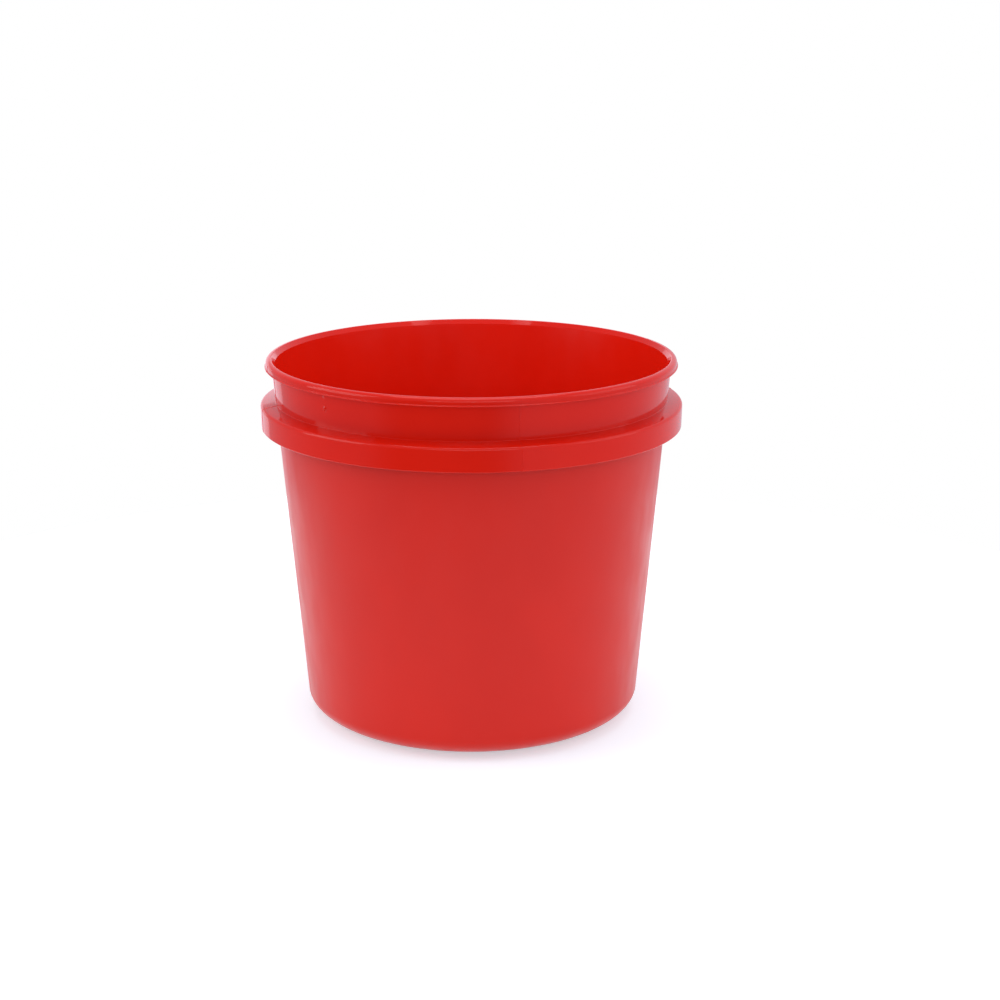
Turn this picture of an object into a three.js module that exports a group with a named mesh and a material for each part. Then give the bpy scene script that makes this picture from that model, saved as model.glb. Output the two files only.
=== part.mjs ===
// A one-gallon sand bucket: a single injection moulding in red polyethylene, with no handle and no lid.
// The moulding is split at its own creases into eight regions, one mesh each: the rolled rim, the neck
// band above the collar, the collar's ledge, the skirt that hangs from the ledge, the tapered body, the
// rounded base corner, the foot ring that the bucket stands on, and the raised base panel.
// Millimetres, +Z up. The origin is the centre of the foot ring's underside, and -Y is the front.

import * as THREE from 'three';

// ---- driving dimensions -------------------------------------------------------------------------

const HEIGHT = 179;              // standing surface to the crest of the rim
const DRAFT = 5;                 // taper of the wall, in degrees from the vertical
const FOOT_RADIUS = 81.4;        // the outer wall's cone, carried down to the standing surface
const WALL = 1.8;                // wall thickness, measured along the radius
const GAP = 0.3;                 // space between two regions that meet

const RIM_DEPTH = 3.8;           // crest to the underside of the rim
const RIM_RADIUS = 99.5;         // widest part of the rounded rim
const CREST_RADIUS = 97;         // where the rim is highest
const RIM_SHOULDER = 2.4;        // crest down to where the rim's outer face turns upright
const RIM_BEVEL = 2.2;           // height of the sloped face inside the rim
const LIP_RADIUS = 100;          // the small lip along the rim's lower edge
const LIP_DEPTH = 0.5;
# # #
Requirement -> Return all of the data word for word.

Written response ->
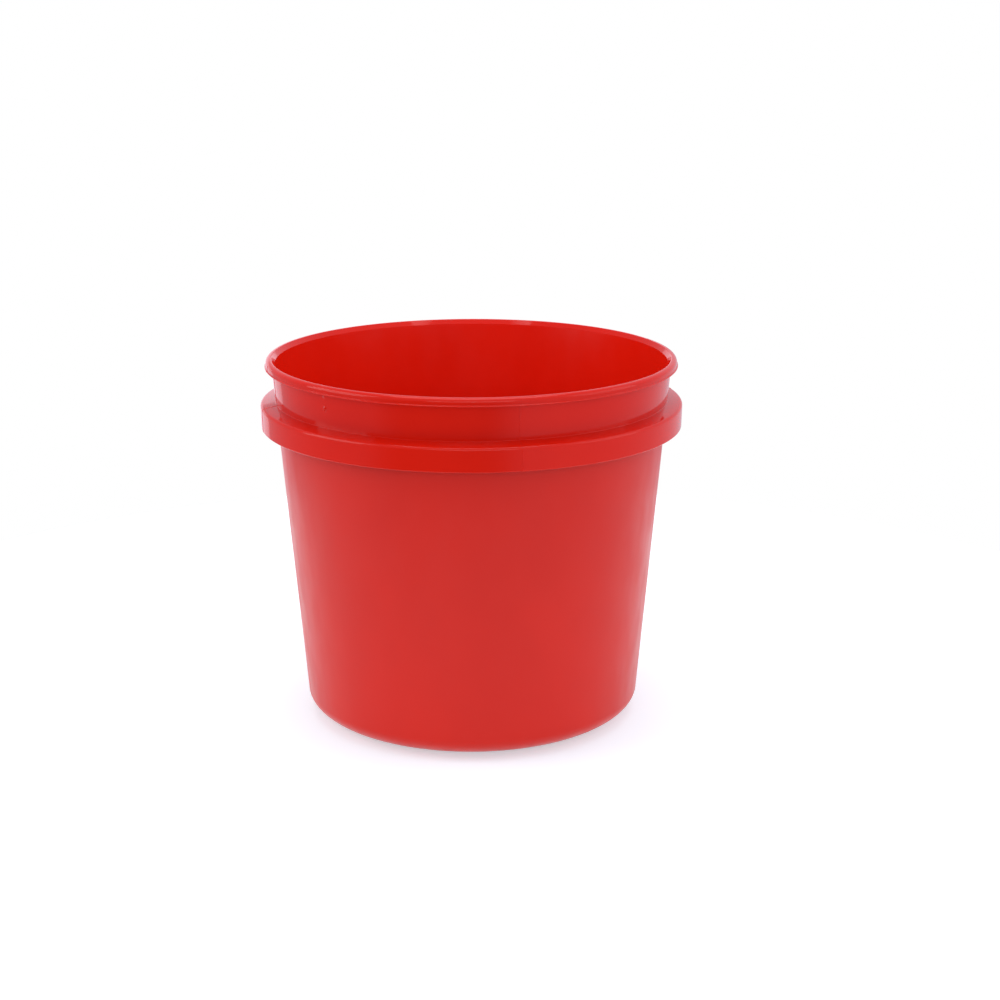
Turn this picture of an object into a three.js module that exports a group with a named mesh and a material for each part. Then give the bpy scene script that makes this picture from that model, saved as model.glb. Output the two files only.
=== part.mjs ===
// A one-gallon sand bucket: a single injection moulding in red polyethylene, with no handle and no lid.
// The moulding is split at its own creases into eight regions, one mesh each: the rolled rim, the neck
// band above the collar, the collar's ledge, the skirt that hangs from the ledge, the tapered body, the
// rounded base corner, the foot ring that the bucket stands on, and the raised base panel.
// Millimetres, +Z up. The origin is the centre of the foot ring's underside, and -Y is the front.

import * as THREE from 'three';

// ---- driving dimensions -------------------------------------------------------------------------

const HEIGHT = 179;              // standing surface to the crest of the rim
const DRAFT = 5;                 // taper of the wall, in degrees from the vertical
const FOOT_RADIUS = 81.4;        // the outer wall's cone, carried down to the standing surface
const WALL = 1.8;                // wall thickness, measured along the radius
const GAP = 0.3;                 // space between two regions that meet

const RIM_DEPTH = 3.8;           // crest to the underside of the rim
const RIM_RADIUS = 99.5;         // widest part of the rounded rim
const CREST_RADIUS = 97;         // where the rim is highest
const RIM_SHOULDER = 2.4;        // crest down to where the rim's outer face turns upright
const RIM_BEVEL = 2.2;           // height of the sloped face inside the rim
const LIP_RADIUS = 100;          // the small lip along the rim's lower edge
const LIP_DEPTH = 0.5;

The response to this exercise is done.